Entonces, tras años de obtener nuevas ideas, de reflexionar, ¿el barco de Teseo sigue siendo el mismo? Lo es y no lo es. No puede cambiar lo que fue, pero ahora tiene piezas nuevas que lo ayudan a navegar mejor.
Si tú puedes mirar hacia atrás y no encontrar ninguna actitud de la que te arrepientas, existe la posibilidad de que, uno: sigas teniendo comportamientos desagradables que no has podido superar; o, dos, que la mentalidad que tenías hace diez, quince años, estaba adelantada a su época y encaja perfectamente con los ideales del 2020, uno de los años más problemáticos y liberadores, repleto de opiniones contrarias y luchas de facciones digitales compuestas por personas que luego de cancelar a alguien o dar una opinión que no contribuye absolutamente en nada, que solo es una queja absurda, apagan la computadora o dejan de lado el celular y vuelven a sus vidas, donde, quizá, no están haciendo nada más por nadie más.

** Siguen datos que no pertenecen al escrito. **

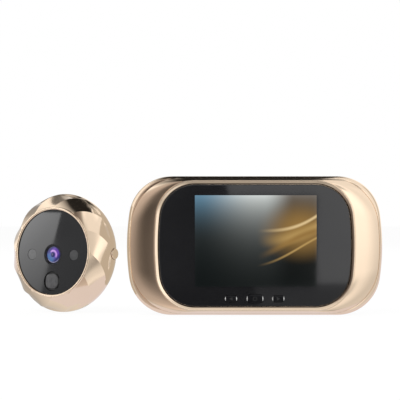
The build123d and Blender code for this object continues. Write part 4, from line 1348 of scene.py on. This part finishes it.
@dataclass
class OutdoorEye:
    """Lens in its ring and barrel, the motion sensor's lens and the two infrared lamps."""

    frame: OutdoorFrame
    disc_front: float = -9.3
    drop: float = 1.2
    segments: int = 96
    ring_radius: float = 4.6
    ring_flange: float = 5.15
    ring_depth: float = 2.2
    ring_proud: float = 0.15
    ring_lift: float = 0.01
    ring_round: float = 0.12
    ring_steps: int = 5
    ring_slope: Profile = ((0.12, 0.42), (0.0, 0.55))
    ring_crest: tuple[float, float] = (0.4, 0.02)
    glass_radius: float = 4.0
    glass_gap: float = 0.1
    glass_edge: float = 0.25
    glass_top: float = 89.5
    glass_steps: int = 16
    crown: float = 0.55
    barrel_radius: float = 3.5
    barrel_bore: float = 2.7
    barrel_length: float = 4.6
    baffles: int = 5
    baffle_depth: float = 0.3
    baffle_share: float = 0.8
    barrel_segments: int = 64
    motion_drop: float = 13.9
    motion_radius: float = 4.55
    motion_front: float = -8.9
    motion_base: float = 2.4
    motion_hollow: float = 3.65
    motion_skin: float = 0.9
    motion_edge: float = 0.12
    pillow: float = 3.5
    pillow_height: float = 1.0
    pillow_power: float = 5.0
    pillow_round: float = 7.0
    pillow_shares: tuple[float, ...] = (
        1.0, 0.995, 0.975, 0.94, 0.89, 0.82, 0.74, 0.65, 0.55, 0.45, 0.35, 0.25, 0.15, 0.06,
    )
    rib_pitch: float = 1.15
    rib_depth: float = 0.1
    rib_power: float = 4.0
    lamp_x: float = 12.2
    lamp_radius: float = 2.56
    lamp_front: float = -9.27
    lamp_back: float = -1.5
    lamp_bevel: float = 0.1
    lamp_rim: float = 0.3
    lamp_segments: int = 64

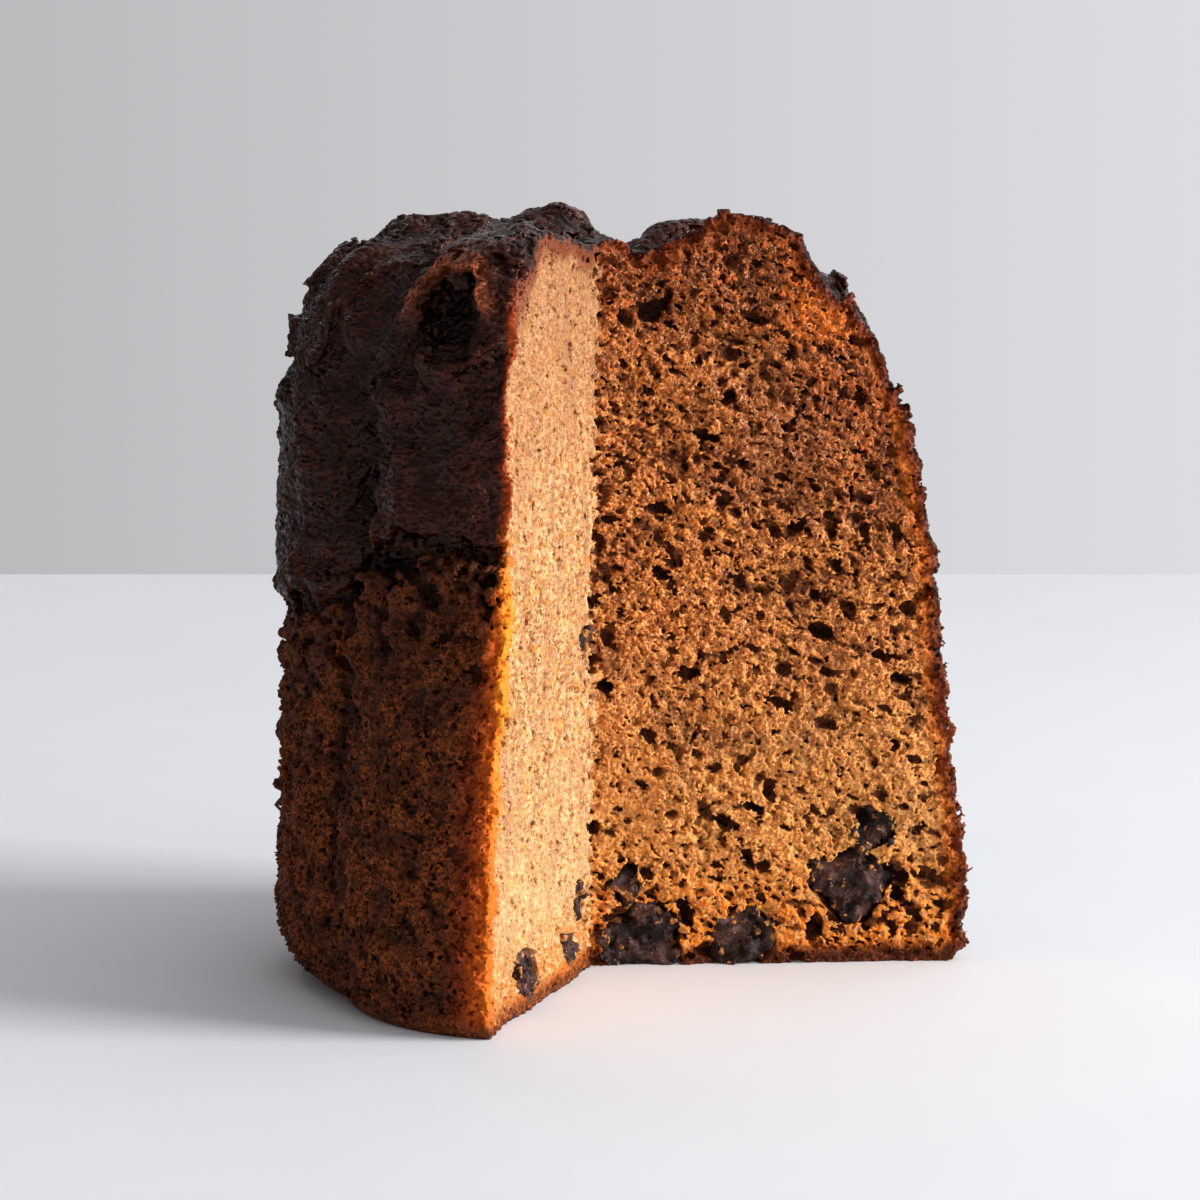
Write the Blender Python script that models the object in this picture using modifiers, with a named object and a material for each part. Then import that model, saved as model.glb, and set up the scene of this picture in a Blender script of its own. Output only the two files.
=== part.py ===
"""A tall individual chocolate cake, baked in a six-lobed tin, with one wedge cut out of it.

Metres, +Z up. The origin is the middle of the base, where the cake's own axis meets the table, and -Y is the
side that the missing wedge opens to. The cake is one solid. Each piece of chocolate that the two cuts
went through is a solid of its own, set in a pocket of the crumb.
"""

import math

import bmesh
import bpy
from mathutils import Matrix, Vector

MM = 0.001

# The cake's outside, in millimetres. Azimuths are in degrees, anticlockwise from +X.
RIM_Z = 49.0                  # the tin's rim: above it the batter rose free
WIDEST_Z = 9.0                # the tin's wall starts here, above the rounded foot
RIM_BLEND = 3.0               # half the height over which the tin's flutes pass into the crown's
FLUTE_DEPTH = (2.6, 3.4)      # of the valleys between lobes, below and above the rim
FLUTE_SHARPNESS = 0.8         # below 1, the valleys are creases and the crests are broad
CENTRE_DIP = 4.8              # the hollow in the middle of the top
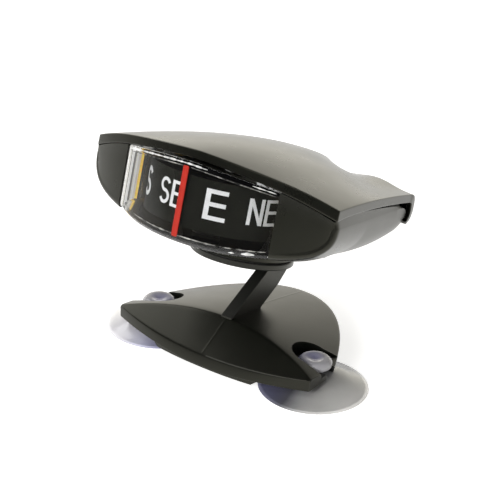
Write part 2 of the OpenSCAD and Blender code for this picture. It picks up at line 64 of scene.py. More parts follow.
# Capsule, lubber line and card drum
WINDOW_HALF, WINDOW_Y, WINDOW_R = 33.2, -45, 61
CAPSULE_WALL, CAPSULE_END_Y, CAPSULE_BEVEL, CAPSULE_REAR_ROOM, BELLY_LIP_Y = 2, 5, 1.4, 3.1, -27
LUBBER_W, LUBBER_LOW, LUBBER_HIGH, LUBBER_ROUND = 2.4, 11.3, 36.5, 0.5
CARD_Y, CARD_R = -19.6, 23

# Stand and cups
DISC_R, DISC_T, ARM_T = 19.6, 2.3, 5
FOOT_HALF, FOOT_FRONT, FOOT_REAR, RIDGE_Z, FOOT_LOW = 44.7, -21.5, 47.4, 17.8, 4
RIM_FRONT_Z, RIM_TIP_Z, RIM_REAR_Z, PLATE_TOP = 8.2, 11.2, 9.2, 9
FOOT_END, FOOT_SEAM_HALF, FOOT_SEAM_RISE = 0.5, 0.36, 0.055
POCKET_X, POCKET_Y, POCKET_R, NECK_R, RELIEF_Z = 35.2, 0.8, 7.7, 3.5, 6.3
CELL_HALF, CELL_PITCH, CELL_START, CELL_WALL, CELL_CLEAR = 4.2, 9.6, 1.9, 2.2, 17
CUP_X, CUP_R, CUP_HEAD_R, CUP_TOP = 37, 20.6, 6.5, 12.1


def on_head(p):
    """A point of the head's frame, in metres in the shared frame."""
    c, s = math.cos(LEAN), math.sin(LEAN)
    return Vector((p[0], SWIVEL_Y - MIDDLE_Y + p[1] * c + p[2] * s, SWIVEL_Z - p[1] * s + p[2] * c)) * MM


def on_floor(p):
    """A point over the floor, in metres in the shared frame."""
    return Vector((p[0], p[1] - MIDDLE_Y, p[2])) * MM


def mix(a, b, t):
    return a + (b - a) * t


def between(p, q, t):
    return tuple(mix(a, b, t) for a, b in zip(p, q))


def clamp01(t):
    return max(0.0, min(1.0, t))


def span(a, b, n):
    return [mix(a, b, k / n) for k in range(n + 1)]


def on_circle(cx, cy, r, angle):
    return cx + r * math.cos(angle), cy + r * math.sin(angle)


def circle(cx, cy, r, n=64):
    return [on_circle(cx, cy, r, 2 * math.pi * k / n) for k in range(n)]


# Meshes

def merge_close(bm, near, flat):
    """Merges points closer than near and dissolves what is thinner than flat, both in metres."""
    bmesh.ops.remove_doubles(bm, verts=bm.verts, dist=near)
    bmesh.ops.dissolve_degenerate(bm, dist=flat, edges=bm.edges)


def face_outward(bm):
    bmesh.ops.recalc_face_normals(bm, faces=bm.faces)


def edit(me, change, *values):
    """Runs one change of a bmesh on a mesh."""
    bm = bmesh.new()
    bm.from_mesh(me)
    change(bm, *values)
    bm.to_mesh(me)
    bm.free()


def obj_of(name, data):
    ob = bpy.data.objects.new(name, data)
    bpy.context.scene.collection.objects.link(ob)
    return ob


class Sheet:
    """Points and faces of one mesh; points that share a place are merged at the end."""

    def __init__(self):
        self.verts, self.faces, self.slots = [], [], []

    def grid(self, rows, flip=False, slot=0):
        """Faces between rows of equally many points."""
        base, n = len(self.verts), len(rows[0])
        for r in rows:
            self.verts += [tuple(p) for p in r]
        for j in range(len(rows) - 1):
            for i in range(n - 1):
                a = base + j * n + i
                f = (a, a + 1, a + n + 1, a + n)
                self.faces.append(f[::-1] if flip else f)
                self.slots.append(slot)

    def cap(self, points, slot=0):
        """One face over a closed line of points."""
        base = len(self.verts)
        self.verts += points
        self.faces.append(tuple(range(base, base + len(points))))
        self.slots.append(slot)

    def mesh(self, name, place, merge=1e-6):
        me = bpy.data.meshes.new(name)
        me.from_pydata([place(v) for v in self.verts], [], self.faces)
        me.polygons.foreach_set("material_index", self.slots)
        edit(me, merge_close, merge, merge)
        return me

    def body(self, name, place, merge=1e-6):
        """An object of the sheet, with its faces turned outward."""
        ob = obj_of(name, self.mesh(name, place, merge))
        edit(ob.data, face_outward)
        return ob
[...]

Espero no haber dejado cabos sueltos ni una interpretación errónea en el texto. Esto no es un ataque contra la cancelación ni contra la opinión, sino contra la fe ciega de una masa iracunda que parece no conocer que todo está en constante cambio, y que solo quiere sentir que hace algo por los demás sin que esa sea la solución. Tampoco quiero que parezca que justifico actos terribles: hay cosas que no importa si se hicieron hace quince, veinte o treinta años, jamás tendrán perdón. El ser humano es capaz de muchas atrocidades imperdonables.
Y, quién sabe, puede que yo, en uno, dos, cinco o diez años, lea esto y me dé cuenta de cuán equivocado estaba. Solo el tiempo lo dirá.
Las cacerías de brujas no han terminado. Aquí dentro, en internet, las personas siguen clamando por ese espectáculo.